Decoherence and Quantum Walks: anomalous diffusion and ballistic tails

TL;DR

This paper presents a quantum walk model where strong environmental coupling leads to anomalous diffusion with ballistic tails, challenging the typical expectation of classical diffusive behavior in open quantum systems.

Contribution

It introduces a novel quantum walk model with strong system-environment coupling resulting in unusual long-time dynamics, including ballistic spreading and weak localization effects.

Findings

Mean square displacement shows ballistic behavior at long times

Presence of weak localization near the origin

Counter-example to the expectation of diffusive behavior in open quantum systems

Abstract

The common perception is that strong coupling to the environment will always render the evolution of the system density matrix quasi-classical (in fact, diffusive) in the long time limit.
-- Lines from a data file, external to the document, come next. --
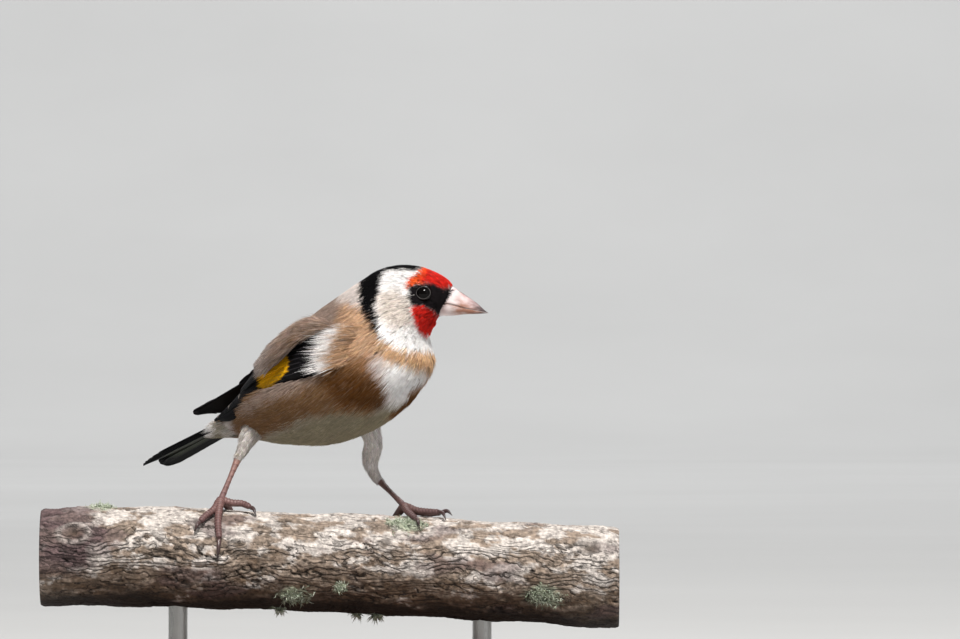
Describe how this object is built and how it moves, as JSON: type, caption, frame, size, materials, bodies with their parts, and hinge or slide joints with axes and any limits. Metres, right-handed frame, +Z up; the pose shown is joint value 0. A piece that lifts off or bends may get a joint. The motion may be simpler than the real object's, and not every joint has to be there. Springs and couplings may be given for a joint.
{
  "type": "european goldfinch model",
  "caption": "Still life-size goldfinch astride a short cut branch, held over a flat base on short rods; for display in natural history scenes.",
  "frame": {"origin": "middle of the underside of the stand's base", "axes": "+Z up; +X along the branch, towards the side that the bird's head faces; -Y is the side that its breast is turned to"},
  "size_m": [0.152, 0.08, 0.1127],
  "materials": {
    "plumage_body": "soft feathers, tawny brown with white, black and red markings on the head",
    "plumage_flight": "black flight and tail feathers with yellow and white marks, faint sheen",
    "bill_horn": "smooth ivory-pink horn, grey at the tip",
    "eye": "wet dark brown, almost black",
    "leg_skin": "scaled pinkish-brown skin",
    "claw_horn": "dark brown-grey horn",
    "bark": "weathered grey-brown bark with pale flakes and lichen",
    "stand_wood": "dark stained wood, satin",
    "stand_metal": "plain satin rod"
  },
  "bodies": {
    "root": {"torso": "plumage_body", "neck": "plumage_body", "head": "plumage_body", "thigh_right": "plumage_body", "thigh_left": "plumage_body", "wing_right": "plumage_flight", "wing_left": "plumage_flight", "tail": "plumage_flight", "bill_upper": "bill_horn", "bill_lower": "bill_horn", "eye_right": "eye", "eye_left": "eye", "tarsus_right": "leg_skin", "tarsus_left": "leg_skin", "foot_right": "leg_skin", "foot_left": "leg_skin", "claw_right_outer": "claw_horn", "claw_right_middle": "claw_horn", "claw_right_inner": "claw_horn", "claw_right_hind": "claw_horn", "claw_left_outer": "claw_horn", "claw_left_middle": "claw_horn", "claw_left_inner": "claw_horn", "claw_left_hind": "claw_horn", "perch": "bark", "stand_base": "stand_wood", "stand_rod_left": "stand_metal", "stand_rod_right": "stand_metal"}
  },
  "joints": []
}
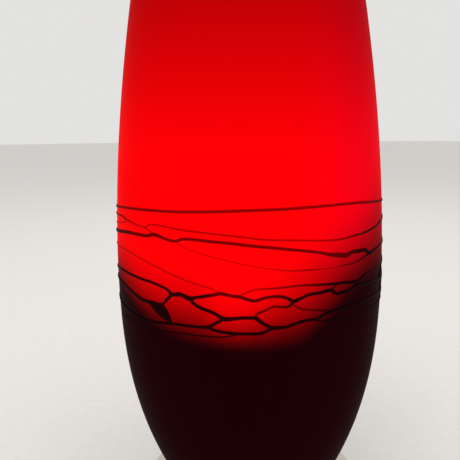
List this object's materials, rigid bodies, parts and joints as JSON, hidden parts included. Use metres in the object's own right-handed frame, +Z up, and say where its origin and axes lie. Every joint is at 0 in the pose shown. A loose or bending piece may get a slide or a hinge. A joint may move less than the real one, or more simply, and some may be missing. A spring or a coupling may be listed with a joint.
{
  "type": "art glass lamp",
  "caption": "Tall ovoid blown-glass table lamp, red to black, with trailed black threads, an open mouth, a round metal foot with a push switch, and a screw-in bulb.",
  "frame": {"origin": "centre of the felt under the foot, on the surface that the lamp stands on", "axes": "+Z up along the lamp's axis, front of the lamp towards -Y, switch and cord inlet towards +Y"},
  "size_m": [0.1821, 0.1823, 0.4],
  "materials": {
    "foot_metal": "polished and nickel plated",
    "foot_iron": "as cast",
    "foot_cover": "black powder coat",
    "steel_fasteners": "zinc plated",
    "felt": "dark wool felt",
    "black_rubber": "matt",
    "block_plastic": "natural polyamide",
    "brass": "bright stamped",
    "switch_plastic": "black, satin",
    "button_plastic": "black, glossy",
    "plated_steel": "zinc or nickel plated",
    "red_glass": "blown and fire polished; saturated red, nearly black towards the foot",
    "black_glass": "glossy black glass",
    "holder_plastic": "black phenolic moulding",
    "holder_ceramic": "white steatite",
    "bulb_plastic": "white, satin",
    "circuit_board": "green laminate",
    "led_board": "white solder mask on aluminium",
    "led_emitter": "yellow phosphor",
    "opal_dome": "opal diffuser, lit",
    "wire_brown": "brown insulation",
    "wire_black": "black insulation",
    "wire_blue": "blue insulation",
    "wire_green": "green and yellow insulation"
  },
  "bodies": {
    "lamp": {"base_shell": "foot_metal", "switch_nut": "foot_metal", "ballast": "foot_iron", "base_cover": "foot_cover", "base_cover_screws": "steel_fasteners", "earth_stud": "steel_fasteners", "earth_nut": "steel_fasteners", "felt_pad": "felt", "cord_grommet": "black_rubber", "seat_gasket": "black_rubber", "floor_gasket": "black_rubber", "terminal_block": "block_plastic", "terminal_screws": "brass", "earth_tag": "brass", "screw_shell": "brass", "centre_contact": "brass", "holder_terminals": "brass", "switch_housing": "switch_plastic", "stem_tube": "plated_steel", "stem_washer": "plated_steel", "stem_nut": "plated_steel", "clamp_washer": "plated_steel", "clamp_nut": "plated_steel", "glass_body": "red_glass", "glass_threads": "black_glass", "holder_dome": "holder_plastic", "holder_skirt": "holder_plastic", "holder_insert": "holder_ceramic", "lead_live": "wire_brown", "lead_switched": "wire_black", "lead_neutral": "wire_blue", "lead_earth": "wire_green"},
    "bulb_lift": {"bulb_contact": "brass", "bulb_insulator": "black_glass", "bulb_cap": "plated_steel"},
    "bulb": {"bulb_body": "bulb_plastic", "driver_board": "circuit_board", "led_plate": "led_board", "led_chips": "led_emitter", "bulb_dome": "opal_dome"},
    "button": {"switch_button": "button_plastic"}
  },
  "joints": [
    {"name": "bulb_rise", "type": "slide", "parent": "lamp", "child": "bulb_lift", "axis": [0, 0, 1], "range_m": [0, 0.01452]},
    {"name": "bulb_turn", "type": "hinge", "parent": "bulb_lift", "child": "bulb", "pos_m": [0, 0, 0.17], "axis": [0, 0, 1], "range_deg": [0, 1440]},
    {"name": "switch_press", "type": "slide", "parent": "lamp", "child": "button", "axis": [0, 0, -1], "range_m": [0, 0.0025], "stiffness_N_per_m": 400, "springref_m": -0.002}
  ],
  "couplings": [
    {"joint": "bulb_turn", "follows": "bulb_rise", "rad_per_m": 1731.4}
  ]
}
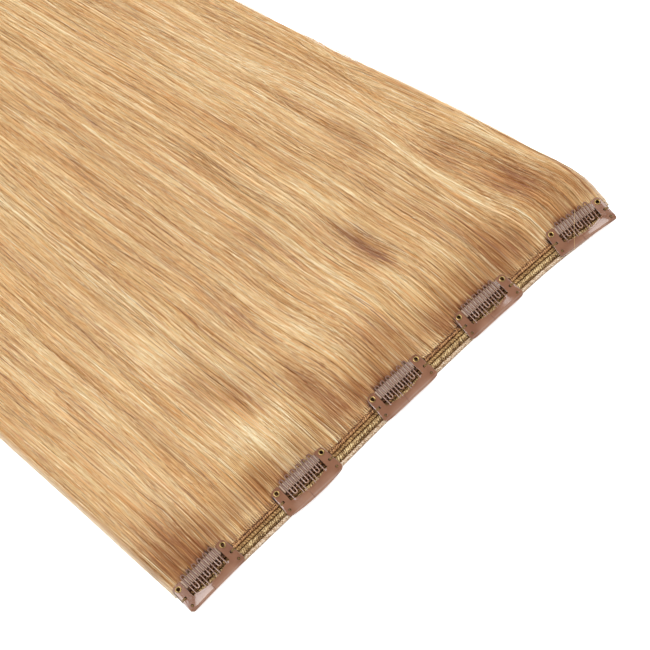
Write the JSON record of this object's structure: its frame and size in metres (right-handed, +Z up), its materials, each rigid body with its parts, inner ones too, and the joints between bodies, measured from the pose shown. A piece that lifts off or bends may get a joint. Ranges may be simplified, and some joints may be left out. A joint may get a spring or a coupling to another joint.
{
  "type": "clip-in hair extension",
  "caption": "Wide weft of straight hair with snap comb clips sewn along its stitched edge, each with a stamped frame, comb, sleeved rear bar and brass eyelets.",
  "frame": {"origin": "on the surface that the extension lies on, under the middle of the weft's middle row", "axes": "+X along the weft to the right, +Y from the weft towards the hair's tips, +Z up, out of the clips' faces"},
  "size_m": [0.3004, 0.4117, 0.0086],
  "materials": {
    "hair": "satin",
    "weft_thread": "matte",
    "painted_steel": "satin",
    "bar_steel": "satin",
    "silicone": "satin",
    "brass": "polished"
  },
  "bodies": {
    "weft_and_hair": {"hair": "hair", "weft_row_inner": "weft_thread", "weft_row_middle": "weft_thread", "weft_row_edge": "weft_thread", "clip_1_frame": "painted_steel", "clip_1_rear_bar": "bar_steel", "clip_1_silicone_sleeve": "silicone", "clip_1_eyelet_left": "brass", "clip_1_eyelet_right": "brass", "clip_2_frame": "painted_steel", "clip_2_rear_bar": "bar_steel", "clip_2_silicone_sleeve": "silicone", "clip_2_eyelet_left": "brass", "clip_2_eyelet_right": "brass", "clip_3_frame": "painted_steel", "clip_3_rear_bar": "bar_steel", "clip_3_silicone_sleeve": "silicone", "clip_3_eyelet_left": "brass", "clip_3_eyelet_right": "brass", "clip_4_frame": "painted_steel", "clip_4_rear_bar": "bar_steel", "clip_4_silicone_sleeve": "silicone", "clip_4_eyelet_left": "brass", "clip_4_eyelet_right": "brass", "clip_5_frame": "painted_steel", "clip_5_rear_bar": "bar_steel", "clip_5_silicone_sleeve": "silicone", "clip_5_eyelet_left": "brass", "clip_5_eyelet_right": "brass"},
    "clip_1_comb": {"clip_1_comb": "painted_steel"},
    "clip_2_comb": {"clip_2_comb": "painted_steel"},
    "clip_3_comb": {"clip_3_comb": "painted_steel"},
    "clip_4_comb": {"clip_4_comb": "painted_steel"},
    "clip_5_comb": {"clip_5_comb": "painted_steel"}
  },
  "joints": [
    {"name": "clip_1_snap", "type": "hinge", "parent": "weft_and_hair", "child": "clip_1_comb", "pos_m": [-0.12092, -0.00358, 0.00452], "axis": [0.9989, 0.0471, 0], "range_deg": [0, 35]},
    {"name": "clip_2_snap", "type": "hinge", "parent": "weft_and_hair", "child": "clip_2_comb", "pos_m": [-0.05975, -0.00246, 0.00452], "axis": [1, 0.0032, 0], "range_deg": [0, 35]},
    {"name": "clip_3_snap", "type": "hinge", "parent": "weft_and_hair", "child": "clip_3_comb", "pos_m": [0.00252, -0.00045, 0.00452], "axis": [1, 0.0022, 0], "range_deg": [0, 35]},
    {"name": "clip_4_snap", "type": "hinge", "parent": "weft_and_hair", "child": "clip_4_comb", "pos_m": [0.05908, 0.00012, 0.00452], "axis": [0.9999, -0.0137, 0], "range_deg": [0, 35]},
    {"name": "clip_5_snap", "type": "hinge", "parent": "weft_and_hair", "child": "clip_5_comb", "pos_m": [0.11847, -0.00202, 0.00452], "axis": [0.9919, -0.1274, 0], "range_deg": [0, 35]}
  ]
}
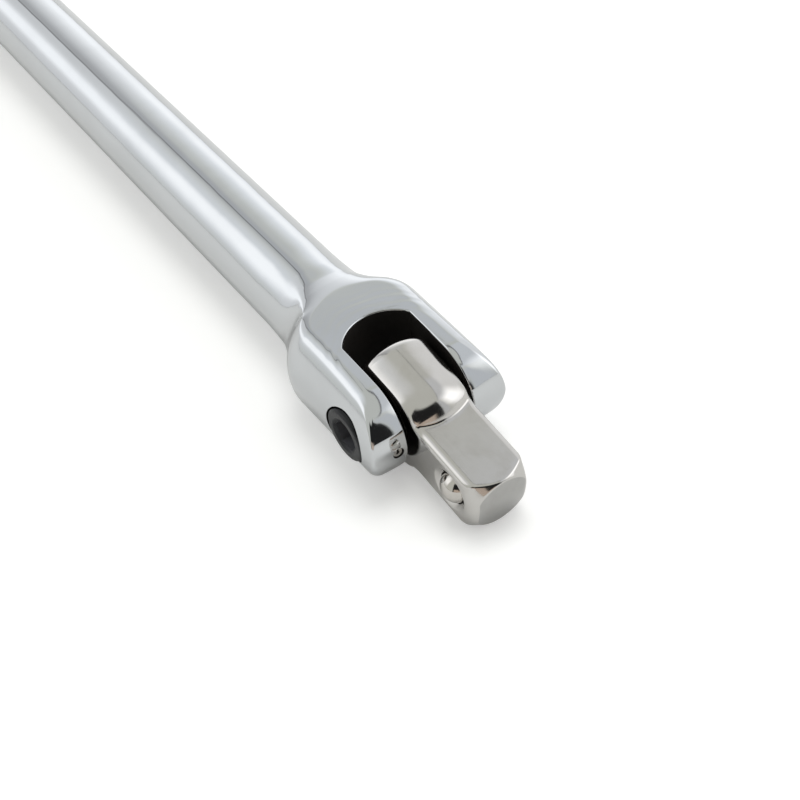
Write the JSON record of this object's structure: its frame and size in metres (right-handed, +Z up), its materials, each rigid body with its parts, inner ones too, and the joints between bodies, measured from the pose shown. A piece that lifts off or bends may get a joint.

We present here a counter-example, in which a particle makes quantum transitions between the sites of a d-dimensional hypercubic lattice whilst strongly coupled to a bath of two-level systems which 'record' the transitions. The long-time evolution of an initial wave packet is found to be most unusual: the mean square displacement of the particle density matrix shows long-range ballitic behaviour, but simultaneously a kind of weakly-localised behaviour near the origin. This result may have important implications for the design of quantum computing algorithms, since it describes a class of quantum walks.